Hablando y hablando en esta tarde, dos cosas quedaron flotando para el resto de la noche. La primera, que dentro de la invasión continua de la vida de hoy, en donde no necesariamente eliges qué tomar o compartir, la lectura sigue siendo "un ejercicio" en el cual puedes "entrar o salir".
La lectura se puede abordar y dejar sin más, en principio no afecta si te gusta o no un escritor, lo tomas o dejas sin mayor resistencia. No es como el ensordecedor sonido colado por el oído, o la imagen saltona de un monitor, ni el edificio estrambótico diseñado por un burlista del buen gusto. Ni siquiera la nariz abofeteada por el perfume de "boutique" con remarcado olor. Sí es una decisión (por favor evitemos las excepciones, reconociendo que las hay).
Lo segundo, los signos. No se crea que esto de los signos es acerca de las formas en el Valle de Nazca, o los círculos elaborados sobre el pasto de Gran Bretaña, la canción de Soda Estéreo o lo que dicta el monitor de un hospital. Me refiero a esos objetos de la vida cotidiana que contienen una clave para más que un pequeño grupo, llevando un dinamismo propio, evolucionado y desapareciendo -si fuera el caso- frente a nosotros.

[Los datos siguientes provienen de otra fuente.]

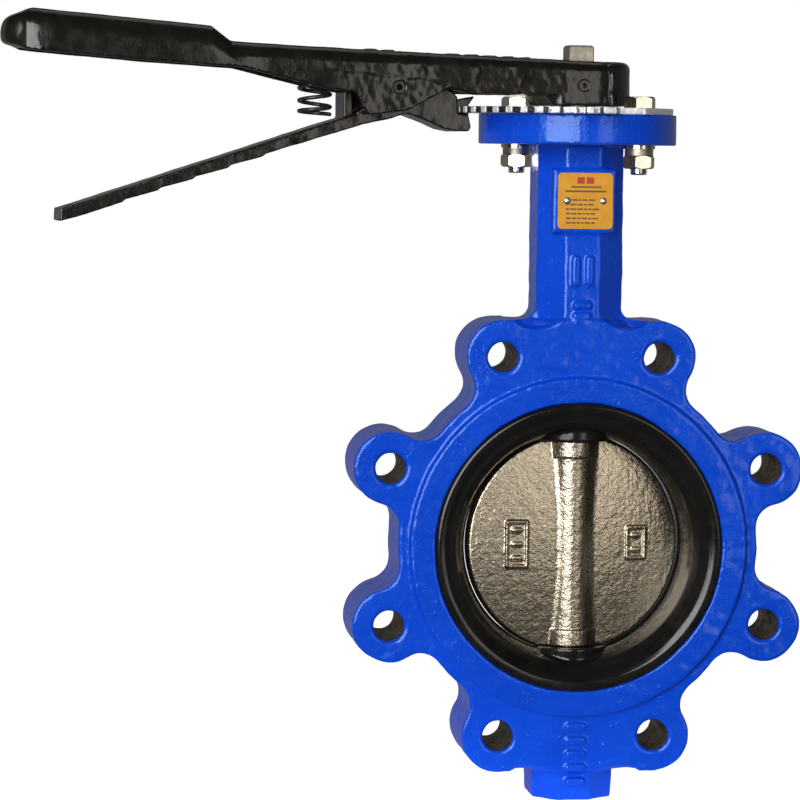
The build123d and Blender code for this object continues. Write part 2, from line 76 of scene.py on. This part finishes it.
class Shader:
    """A material's node tree, with short calls for the nodes used here."""

    def __init__(self, name, **constants):
        self.material = bpy.data.materials.new(name)
        self.material.use_nodes = True
        self.tree = self.material.node_tree
        self.bsdf = self.tree.nodes["Principled BSDF"]
        self.coords = self.tree.nodes.new("ShaderNodeTexCoord").outputs["Object"]
        self.height = None
        for socket, value in constants.items():
            self.bsdf.inputs[socket.replace("_", " ")].default_value = value

    def link(self, source, target):
        self.tree.links.new(source, target)

    def set(self, socket, source):
        self.link(source, self.bsdf.inputs[socket])

    def stretched(self, *scale):
        """Object coordinates, stretched along the axes."""
        node = self.tree.nodes.new("ShaderNodeMapping")
        node.inputs["Scale"].default_value = scale
        self.link(self.coords, node.inputs["Vector"])
        return node.outputs["Vector"]

    def noise(self, size_mm, detail=2.0, roughness=0.5, coords=None):
        node = self.tree.nodes.new("ShaderNodeTexNoise")
        node.inputs["Scale"].default_value = 1000.0 / size_mm
        node.inputs["Detail"].default_value = detail
        node.inputs["Roughness"].default_value = roughness
        self.link(coords or self.coords, node.inputs["Vector"])
        return node.outputs["Fac"]

    def cells(self, size_mm):
        node = self.tree.nodes.new("ShaderNodeTexVoronoi")
        node.inputs["Scale"].default_value = 1000.0 / size_mm
        self.link(self.coords, node.inputs["Vector"])
        return node.outputs["Distance"]

    def ramp(self, source, *stops):
        """A colour ramp of (position, colour) stops."""
        node = self.tree.nodes.new("ShaderNodeValToRGB")
        for element, (place, colour) in zip(node.color_ramp.elements, (stops[0], stops[-1])):
            element.position = place
            element.color = (*colour, 1.0)
        for place, colour in stops[1:-1]:
            node.color_ramp.elements.new(place).color = (*colour, 1.0)
        self.link(source, node.inputs["Fac"])
        return node.outputs["Color"]

    def span(self, source, from_low, from_high, to_low, to_high):
        node = self.tree.nodes.new("ShaderNodeMapRange")
        for socket, value in zip(("From Min", "From Max", "To Min", "To Max"),
                                 (from_low, from_high, to_low, to_high)):
            node.inputs[socket].default_value = value
        self.link(source, node.inputs["Value"])
        return node.outputs["Result"]

    def bump(self, source, depth_mm, strength=1.0):
        """Adds a height map on top of the ones before it."""
        node = self.tree.nodes.new("ShaderNodeBump")
        node.inputs["Distance"].default_value = depth_mm * MM
        node.inputs["Strength"].default_value = strength
        self.link(source, node.inputs["Height"])
        if self.height:
            self.link(self.height, node.inputs["Normal"])
        self.height = node.outputs["Normal"]
        self.set("Normal", self.height)


def blue_paint():
    """Thick glossy enamel over a sand casting."""
    s = Shader("blue_enamel", Specular_IOR_Level=0.5, Specular_Tint=(0.35, 0.72, 1.0, 1.0), Coat_Weight=0.3,
               Coat_Roughness=0.07)
    s.set("Base Color", s.ramp(s.noise(26, 3), (0.3, (0.0030, 0.058, 0.60)), (0.7, (0.0045, 0.071, 0.68))))
    s.set("Roughness", s.span(s.noise(7, 4, 0.6), 0.3, 0.7, 0.14, 0.27))
    s.bump(s.noise(6.5, 2), 0.30, 0.5)
    s.bump(s.noise(2.0, 3, 0.6), 0.35, 0.6)
    s.bump(s.span(s.noise(4.5, 3, 0.6), 0.64, 0.70, 0.0, 1.0), 0.30, 0.8)
    return s.material


def bare_iron():
    """Machined wall of a lug hole, oiled and slightly rusted."""
    s = Shader("bare_iron", Metallic=0.8)
    s.set("Base Color", s.ramp(s.noise(2.4, 4, 0.6), (0.32, (0.055, 0.040, 0.028)),
                               (0.5, (0.16, 0.12, 0.085)), (0.72, (0.34, 0.28, 0.21))))
    s.set("Roughness", s.span(s.noise(3, 3), 0.3, 0.7, 0.32, 0.6))
    s.bump(s.noise(1.5, 3, coords=s.stretched(1, 6, 1)), 0.2, 0.5)
    return s.material


def rubber():
    s = Shader("seat_rubber", Specular_IOR_Level=0.5)
    s.set("Base Color", s.ramp(s.noise(14, 3), (0.3, (0.006, 0.006, 0.006)), (0.7, (0.011, 0.010, 0.009))))
    s.set("Roughness", s.span(s.noise(7, 4), 0.3, 0.7, 0.12, 0.22))
    s.bump(s.noise(0.7, 2), 0.05, 0.25)
    return s.material


def nickel():
    """Nickel plating over a fine sand-cast skin."""
    s = Shader("nickel_plate", Metallic=1.0)
    s.set("Base Color", s.ramp(s.noise(1.0, 4, 0.65), (0.3, (0.48, 0.41, 0.31)), (0.7, (0.66, 0.58, 0.45))))
    s.set("Roughness", s.span(s.noise(0.8, 3, 0.6), 0.3, 0.7, 0.22, 0.36))
    s.bump(s.noise(0.85, 1, 0.5), 0.21, 0.75)
    return s.material


def black_paint():
    """Glossy black enamel that runs over a rough casting."""
    s = Shader("black_enamel", Specular_IOR_Level=0.45, Coat_Weight=0.2, Coat_Roughness=0.05)
    s.set("Base Color", s.ramp(s.noise(12, 4), (0.3, (0.006, 0.0055, 0.0045)), (0.7, (0.013, 0.011, 0.008))))
    s.set("Roughness", s.span(s.noise(6, 4), 0.3, 0.7, 0.14, 0.26))
    s.bump(s.noise(7, 3, 0.6, s.stretched(1.8, 1, 0.7)), 0.3, 0.5)
    s.bump(s.noise(3.0, 2, 0.5), 0.15, 0.4)
    return s.material


def stem_steel():
    s = Shader("stem_steel", Metallic=1.0)
    s.set("Base Color", s.ramp(s.noise(3, 4, 0.6), (0.3, (0.38, 0.34, 0.27)), (0.7, (0.62, 0.57, 0.48))))
    s.set("Roughness", s.span(s.noise(2, 3), 0.3, 0.7, 0.34, 0.52))
    s.bump(s.noise(1.0, 3, coords=s.stretched(1, 1, 12)), 0.06, 0.5)
    return s.material


def zinc():
    """Bright zinc on the sheared lock plate."""
    s = Shader("bright_zinc", Metallic=0.5)
    s.set("Base Color", s.ramp(s.cells(2.2), (0.1, (0.70, 0.71, 0.73)), (0.8, (0.90, 0.90, 0.90))))
    s.set("Roughness", s.span(s.noise(1.2, 3), 0.3, 0.7, 0.26, 0.55))
    s.bump(s.noise(1.8, 3), 0.35, 0.8)
    return s.material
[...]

Podría pensarse en el idioma por supuesto. Yo pensaba en lo segundo que se "quedó en mi cabeza" la campana. Según me contaban, en los pueblos viejos los sonidos de las campanas eran parte de un código noticioso para comunicar la muerte, el incendio, la misa, la congregación, la llegada y más. Ahora con suerte, la campana anuncia la misa de las 8am y las 6pm. en el fin de semana. Ya no significan "eso de antes", son testigos mudos viendo pasar los tiempos y las nuevas generaciones, pero de vez en cuando parece que nos cuentan historias.
Hasta aquí. La perolata de hoy termina en este momento, entre mis símbolos y signos (rebuscados diría un amigo) con el libre albedrío de decidir enviar esto al bote de la basura o leerlo e iniciar conmigo una lista de símbolos y signos perdidos y encontrados.